When the bombs are going off Nash shakes, scratches at the wall, tries to get my attention, hides his face in my side, tries to hide in closets or under beds and an array of other behaviors that range from sad to adorable. I know why he's doing this- no matter how many times he hears this noise, he cannot reason with himself about the cause. To him, every blast means something bad is coming and that he is danger. I may feel inconvenienced because of the noise but I logically understand that there is a very minuscule likelihood of the artillery causing me harm; Nash cannot do that.
It's not always a surprise when the bombs are going to go off for an extended period of time; often we get noise advisory notices on Facebook or through email which helps us to prepare.
Why am I going on about this? Well, there's two points I want to make:
When people in my neighborhood post reminders about the artillery or want to jokingly complain or comment about how loud it is, the most typical line is something about how the artillery is "the sound of freedom!" We are all supposed to wave our flags and react with joy because bombs are being dropped in our backyards. "Go get'em, boys!" people type, as if the people setting off these bombs are doing some special operation to keep invaders at bay rather than actually training and learning. Curiously, if someone dares on Facebook to complain that the sound is keeping up her child or triggering her migraines, there's this obligatory addition to her post reassuring everyone- "Don't get me wrong, I love this sound!" "Freedom!" (Yelled just like Mel Gibson in Braveheart)
Let me be clear- the sound of bombs and gunfire is NOT THE SOUND OF FREEDOM to me. And frankly if the sound of weapons that kill and maim represent freedom to you, get out of my circle. The sound of bombs and missiles and machine gun fire is the sound of fear, revolution, oppression, death, wounds, war, blood, and more to most people in the world. For example- when military members return from war with PTSD they do not dream happy thoughts of a waving flag and feel like singing the Star Spangled Banner when they flashback to the sounds of bombs going off. We talk about these sounds in our national anthem- a singer hits new heights telling us about "the bombs bursting in air" and how they "gave proof through the night." The flash of the bombs, according to the song, displayed the newly created American flag still standing which was a symbol of victory and hope and freedom to the former British colonists. But I would bet money that during the American Revolution the people cowering in their homes or laying in the battlefield were not filled with immense joy at the sound of canons- maybe at least not until they found out their side was winning and the threat of harm had passed. Maybe it depends on what side you are on- are those the sounds of your weapons, or "theirs?"
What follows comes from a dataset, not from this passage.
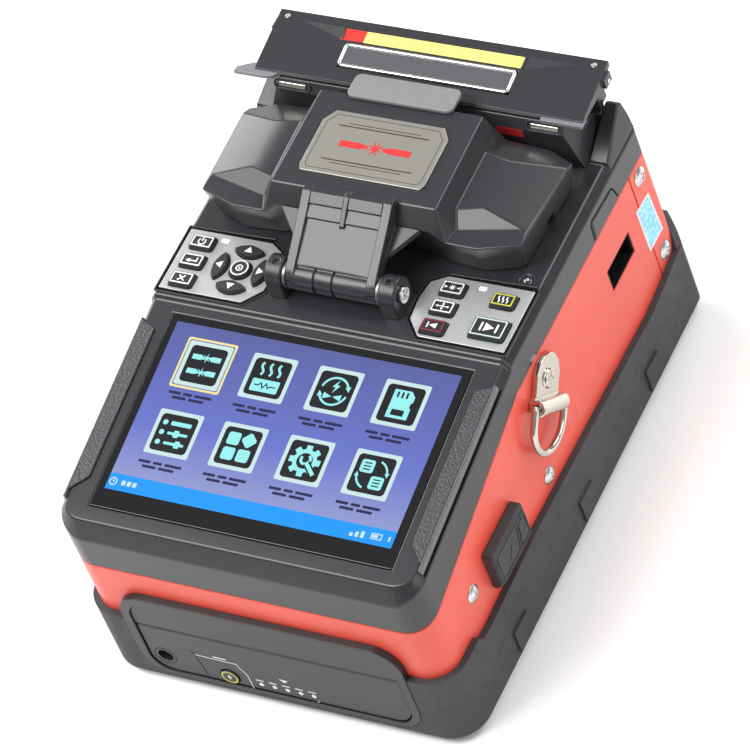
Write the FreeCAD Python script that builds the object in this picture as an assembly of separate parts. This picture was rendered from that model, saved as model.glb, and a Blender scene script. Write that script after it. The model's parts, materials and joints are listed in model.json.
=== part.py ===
"""Fiber fusion splicer, in millimetres.

Frame: origin on the resting plane under the middle of the body, +X to the
operator's right, +Y to the back, +Z up.  The display end faces -Y.
"""
import FreeCAD, Part
import math
import os

V = FreeCAD.Vector

# ---------------------------------------------------------------- driving sizes
LCD_W = 108.0            # active area of a 5 inch display
LCD_H = 64.8
BODY_W = 136.0           # painted housing, side to side
BODY_Y0 = -95.0          # front face of the painted housing
BODY_Y1 = 96.2           # back face of the painted housing
DECK_Z = 94.5            # level part of the top frame
SKIRT_Z = 80.0           # lower edge of the top frame's skirt at the back
SKIRT_FRONT_Z = 58.0     # the same edge at the front
SKIRT_BEND_Y = -10.0     # where the edge turns from level to sloping
WALL = 2.2               # painted housing's wall
BOOT_T = 2.4             # rubber bumper's wall
BOOT_GAP = 0.1           # between bumper and housing
BOOT_FLOOR = 2.5         # rubber under the base plate
CORNER_R = 10.0          # housing's front corners, seen from above
REAR_R = 2.5             # its rear corners
TILT = math.radians(9.57)    # display slope
HINGE_Y = 5.0            # windshield hinge shaft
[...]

But Bethany, you may ask, if the lullaby to the NRA is not the sound of freedom to you, what is? Well, it's a lot of things. To me the sound of freedom is nature- birds, leaves rustling, water moving in a stream. It's my nephews' laugh. It's people of different backgrounds having a conversation and trying to understand each others' different points of view. It's the turning of pages of a book that can teach someone something or take them anywhere. The sound of freedom is a lot of things to me, but it will never be the sound of a weapon.
I know I'm lucky, though. When Nash hears these bombs go off, his dog senses tell him that danger is coming for him. For most people in this world, the sound of bombs or artillery means the exact same thing. For the children in Gaza who are huddled in their already destroyed homes who can't sleep for fear. For the Syrian children in a refugee camp in Greece, for whom bombs have been the soundtrack to the beginning of their undervalued lives. For too many of our American children who have heard gunshots in a classroom or school hallway where those noises should have no place. And those examples aren't even scratching the surface of what has happened and continues to happen to human beings by human beings. So my dog shakes and he takes meds and I get to cuddle him until the sound passes- easy fixes considering most people living in these violent times don't get to pop a pill, get a hug and get over it (or escape the danger in the first place). I can tell Nash- who I'm sure understands English- that soon we won't live here and he will never hear these sounds again.
Now, I probably could have figured all of that out myself without my poor dog needing to suffer through this emotional trauma, but I'm appreciative nonetheless.
Note: I anticipate on average two types of negative reactions to this- one, that I must be unAmerican (or too liberal, or anti-guns, or anti-military) for thinking this way, which I can save you the fury and tell you that you are wrong. Or secondly, that I am just a "bleeding heart." I've thought about this term a lot lately and frankly I don't see what's so bad about having a bleeding heart, or too emotional, cares too much for others, feeling immense empathy for others (it's also a flower). I'm pretty confident that Jesus would have been accused of having a bleeding heart too (probably by the very people who persecuted him) if the term was popular a couple thousand years ago- so no, it doesn't bother me at all to be accused of caring. I also anticipate those who tell me this just isn't good enough- that surely I should divorce my military husband, stage a protest, renounce my affiliation with any entity involved with weapons- but life and love and affecting change in this world is way more complicated and deserves more than those small plans.